En paralelo, también cambiaba el mundo de la fotografía. De aquellas viejas cámaras de carrete, caras y complicadas de utilizar, pasamos a las primeras digitales. Que hacían fotos mediocres, pero te permitían ver el resultado sobre la marcha y disparar una cantidad de fotografías que, con las cámaras analógicas, te habría costado una pequeña fortuna revelar. Y luego los teléfonos con cámara integrada, que hicieron asombrosamente sencillo documentar un viaje, tanto por la comodidad de poderlo llevar en un bolsillo, como por la facilidad de tener todas tus fotos ordenadas cronológicamente y geolocalizadas. La competencia con los teléfonos espoleó a los fabricantes de cámaras y, en la actualidad, incluso las profesionales de gama baja están al alcance de la mayoría, ofreciendo una asombrosa variedad de posibilidades a cualquier aficionado.

Frente a Eystrahorn

Volando frente a Eystrahorn.

¿Qué más podíamos pedir? ¿Por ejemplo, una cámara voladora? Pues alguien inventó los drones fotográficos. En realidad, existían desde principios del siglo XX, principalmente con fines militares. Pero habría que esperar a mediados de la década del 2000 para que los avances tecnológicos los pusieran al alcance de cualquiera.

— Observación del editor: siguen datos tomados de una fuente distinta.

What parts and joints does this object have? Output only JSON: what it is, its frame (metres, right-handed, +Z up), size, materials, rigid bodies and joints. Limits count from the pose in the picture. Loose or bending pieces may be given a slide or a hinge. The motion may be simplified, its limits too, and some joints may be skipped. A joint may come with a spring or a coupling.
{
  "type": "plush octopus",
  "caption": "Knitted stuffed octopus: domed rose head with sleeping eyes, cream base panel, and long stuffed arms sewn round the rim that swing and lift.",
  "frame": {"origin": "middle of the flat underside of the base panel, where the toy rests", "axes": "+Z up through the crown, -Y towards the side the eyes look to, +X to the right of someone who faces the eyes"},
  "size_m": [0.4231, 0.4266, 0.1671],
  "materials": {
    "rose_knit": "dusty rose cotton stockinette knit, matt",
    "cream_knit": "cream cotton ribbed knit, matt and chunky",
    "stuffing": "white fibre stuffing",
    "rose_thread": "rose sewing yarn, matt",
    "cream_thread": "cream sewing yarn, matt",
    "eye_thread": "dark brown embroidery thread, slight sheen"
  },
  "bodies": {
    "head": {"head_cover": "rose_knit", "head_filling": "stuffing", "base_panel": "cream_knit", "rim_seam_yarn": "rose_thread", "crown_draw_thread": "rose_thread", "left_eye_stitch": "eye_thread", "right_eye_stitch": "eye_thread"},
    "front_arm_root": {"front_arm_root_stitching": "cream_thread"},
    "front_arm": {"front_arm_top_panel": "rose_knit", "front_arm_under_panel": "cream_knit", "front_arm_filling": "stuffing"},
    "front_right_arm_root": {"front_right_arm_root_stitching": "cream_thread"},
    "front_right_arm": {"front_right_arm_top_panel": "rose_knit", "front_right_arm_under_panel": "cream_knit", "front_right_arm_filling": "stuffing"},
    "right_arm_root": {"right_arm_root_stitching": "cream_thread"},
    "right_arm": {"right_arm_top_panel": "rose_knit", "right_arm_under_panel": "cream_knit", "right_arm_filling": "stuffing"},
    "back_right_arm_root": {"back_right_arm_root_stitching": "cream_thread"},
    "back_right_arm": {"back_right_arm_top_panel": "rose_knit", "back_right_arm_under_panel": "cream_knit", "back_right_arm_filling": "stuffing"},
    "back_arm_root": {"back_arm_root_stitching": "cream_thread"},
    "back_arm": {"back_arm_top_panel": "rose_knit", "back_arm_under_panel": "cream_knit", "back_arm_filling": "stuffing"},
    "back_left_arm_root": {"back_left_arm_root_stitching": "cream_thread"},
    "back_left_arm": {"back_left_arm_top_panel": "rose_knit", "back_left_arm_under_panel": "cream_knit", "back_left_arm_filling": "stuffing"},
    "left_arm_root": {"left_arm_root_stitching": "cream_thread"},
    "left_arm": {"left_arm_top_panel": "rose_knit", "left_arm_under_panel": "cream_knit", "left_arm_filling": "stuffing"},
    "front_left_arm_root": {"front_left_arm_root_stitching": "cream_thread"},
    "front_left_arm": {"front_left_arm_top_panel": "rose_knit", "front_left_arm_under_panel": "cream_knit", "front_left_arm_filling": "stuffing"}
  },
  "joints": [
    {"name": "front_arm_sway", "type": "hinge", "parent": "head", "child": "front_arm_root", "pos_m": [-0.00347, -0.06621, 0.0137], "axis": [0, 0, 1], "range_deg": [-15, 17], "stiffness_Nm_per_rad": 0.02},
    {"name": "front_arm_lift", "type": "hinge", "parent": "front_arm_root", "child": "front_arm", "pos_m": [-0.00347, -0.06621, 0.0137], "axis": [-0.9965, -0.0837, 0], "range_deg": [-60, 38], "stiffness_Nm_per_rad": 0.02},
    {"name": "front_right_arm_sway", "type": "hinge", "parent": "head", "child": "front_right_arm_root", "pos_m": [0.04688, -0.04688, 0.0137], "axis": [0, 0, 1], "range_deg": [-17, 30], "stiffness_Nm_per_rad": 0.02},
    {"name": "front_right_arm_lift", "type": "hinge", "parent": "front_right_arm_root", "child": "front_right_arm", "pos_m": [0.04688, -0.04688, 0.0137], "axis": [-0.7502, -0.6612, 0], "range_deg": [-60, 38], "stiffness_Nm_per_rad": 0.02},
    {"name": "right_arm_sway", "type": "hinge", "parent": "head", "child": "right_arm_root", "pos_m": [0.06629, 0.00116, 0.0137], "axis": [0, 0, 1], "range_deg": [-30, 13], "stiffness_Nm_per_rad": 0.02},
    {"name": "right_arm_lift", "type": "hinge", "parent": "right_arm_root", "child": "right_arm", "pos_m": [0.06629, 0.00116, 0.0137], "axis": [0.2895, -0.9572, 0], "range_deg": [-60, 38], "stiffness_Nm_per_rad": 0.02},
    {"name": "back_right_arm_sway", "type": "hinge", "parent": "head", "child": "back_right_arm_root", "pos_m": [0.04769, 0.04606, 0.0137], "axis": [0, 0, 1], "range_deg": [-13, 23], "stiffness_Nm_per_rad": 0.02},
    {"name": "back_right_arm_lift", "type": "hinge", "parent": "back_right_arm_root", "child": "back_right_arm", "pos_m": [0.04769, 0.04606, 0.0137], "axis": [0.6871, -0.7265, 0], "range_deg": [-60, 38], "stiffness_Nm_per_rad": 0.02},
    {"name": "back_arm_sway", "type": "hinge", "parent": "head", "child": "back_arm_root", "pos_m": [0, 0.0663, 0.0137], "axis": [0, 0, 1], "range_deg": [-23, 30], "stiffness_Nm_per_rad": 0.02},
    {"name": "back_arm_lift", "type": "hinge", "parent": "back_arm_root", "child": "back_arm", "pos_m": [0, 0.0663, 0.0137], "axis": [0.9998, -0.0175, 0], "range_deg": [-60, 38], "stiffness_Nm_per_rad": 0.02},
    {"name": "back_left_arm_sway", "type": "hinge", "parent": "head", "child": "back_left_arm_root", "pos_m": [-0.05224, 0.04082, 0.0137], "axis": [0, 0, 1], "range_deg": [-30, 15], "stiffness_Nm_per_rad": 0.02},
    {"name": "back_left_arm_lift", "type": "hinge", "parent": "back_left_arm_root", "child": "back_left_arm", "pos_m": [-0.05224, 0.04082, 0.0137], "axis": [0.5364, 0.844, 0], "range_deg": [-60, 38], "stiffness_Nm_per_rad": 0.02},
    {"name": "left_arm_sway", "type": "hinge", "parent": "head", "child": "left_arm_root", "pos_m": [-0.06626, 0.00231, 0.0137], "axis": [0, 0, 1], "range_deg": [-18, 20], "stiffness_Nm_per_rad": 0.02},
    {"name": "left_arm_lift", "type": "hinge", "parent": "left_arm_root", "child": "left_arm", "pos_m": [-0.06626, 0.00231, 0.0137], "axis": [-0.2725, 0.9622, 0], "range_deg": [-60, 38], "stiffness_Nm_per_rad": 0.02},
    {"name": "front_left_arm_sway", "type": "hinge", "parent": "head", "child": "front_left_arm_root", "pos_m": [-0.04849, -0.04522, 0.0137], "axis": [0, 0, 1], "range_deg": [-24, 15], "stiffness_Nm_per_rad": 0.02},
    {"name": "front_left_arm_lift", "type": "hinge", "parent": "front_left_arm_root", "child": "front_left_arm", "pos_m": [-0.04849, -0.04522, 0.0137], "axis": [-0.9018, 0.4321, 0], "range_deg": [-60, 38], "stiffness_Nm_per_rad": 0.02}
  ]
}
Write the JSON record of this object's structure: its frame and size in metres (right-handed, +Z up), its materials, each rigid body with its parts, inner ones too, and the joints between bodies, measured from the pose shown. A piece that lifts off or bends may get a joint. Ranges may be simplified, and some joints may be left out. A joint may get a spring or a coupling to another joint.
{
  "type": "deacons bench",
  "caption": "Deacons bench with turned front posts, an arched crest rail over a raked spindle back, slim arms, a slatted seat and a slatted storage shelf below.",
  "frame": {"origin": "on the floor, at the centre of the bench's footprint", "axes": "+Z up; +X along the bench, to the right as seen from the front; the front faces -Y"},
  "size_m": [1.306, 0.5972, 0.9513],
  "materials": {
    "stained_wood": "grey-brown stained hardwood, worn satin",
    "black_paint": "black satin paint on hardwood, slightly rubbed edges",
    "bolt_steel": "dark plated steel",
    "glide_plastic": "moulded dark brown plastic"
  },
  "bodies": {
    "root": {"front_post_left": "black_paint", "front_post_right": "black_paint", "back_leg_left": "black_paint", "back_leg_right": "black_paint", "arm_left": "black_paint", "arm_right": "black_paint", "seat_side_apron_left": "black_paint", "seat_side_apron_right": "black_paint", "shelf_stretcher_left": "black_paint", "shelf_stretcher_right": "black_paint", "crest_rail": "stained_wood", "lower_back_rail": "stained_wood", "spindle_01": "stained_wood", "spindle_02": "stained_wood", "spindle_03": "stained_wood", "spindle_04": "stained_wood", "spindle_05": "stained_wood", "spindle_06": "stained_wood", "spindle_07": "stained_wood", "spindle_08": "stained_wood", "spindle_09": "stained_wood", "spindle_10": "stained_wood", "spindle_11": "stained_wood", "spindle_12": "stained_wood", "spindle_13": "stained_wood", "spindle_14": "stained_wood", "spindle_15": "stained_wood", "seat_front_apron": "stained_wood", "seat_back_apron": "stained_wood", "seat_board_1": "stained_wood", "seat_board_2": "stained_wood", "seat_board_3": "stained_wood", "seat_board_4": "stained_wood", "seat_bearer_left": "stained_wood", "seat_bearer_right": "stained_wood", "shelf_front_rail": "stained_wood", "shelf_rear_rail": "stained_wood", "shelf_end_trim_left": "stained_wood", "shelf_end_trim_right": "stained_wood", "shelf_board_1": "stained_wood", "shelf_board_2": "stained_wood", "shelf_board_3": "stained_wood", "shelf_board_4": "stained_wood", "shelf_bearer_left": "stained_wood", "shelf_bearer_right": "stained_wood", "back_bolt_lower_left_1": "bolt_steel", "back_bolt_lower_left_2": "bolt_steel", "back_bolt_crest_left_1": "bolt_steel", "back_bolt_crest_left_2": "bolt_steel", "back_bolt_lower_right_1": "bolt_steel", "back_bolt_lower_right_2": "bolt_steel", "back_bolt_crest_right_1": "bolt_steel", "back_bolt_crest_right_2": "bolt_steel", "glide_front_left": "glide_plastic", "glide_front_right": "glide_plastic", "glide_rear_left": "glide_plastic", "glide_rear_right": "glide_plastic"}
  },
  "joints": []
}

En 2010, DJI sacó al mercado el Phantom, equipado con GPS y una cámara. En la actualidad, los drones hacen posible realizar tomas que, hace tan solo unos años, tan solo estaban al alcance de unos cuantos profesionales.

Y, cuando parecía que habíamos alcanzado el nirvana de los viajes, apareció la «inteligencia artificial». Si, ya sé que el término es controvertido y que la AGI aún está por llegar. Al menos, según escribo estas líneas. Pero los actuales modelos de lenguaje generativos son, sin la menor duda, asombrosos. Tanto, que los dejaré para otra entrada del blog.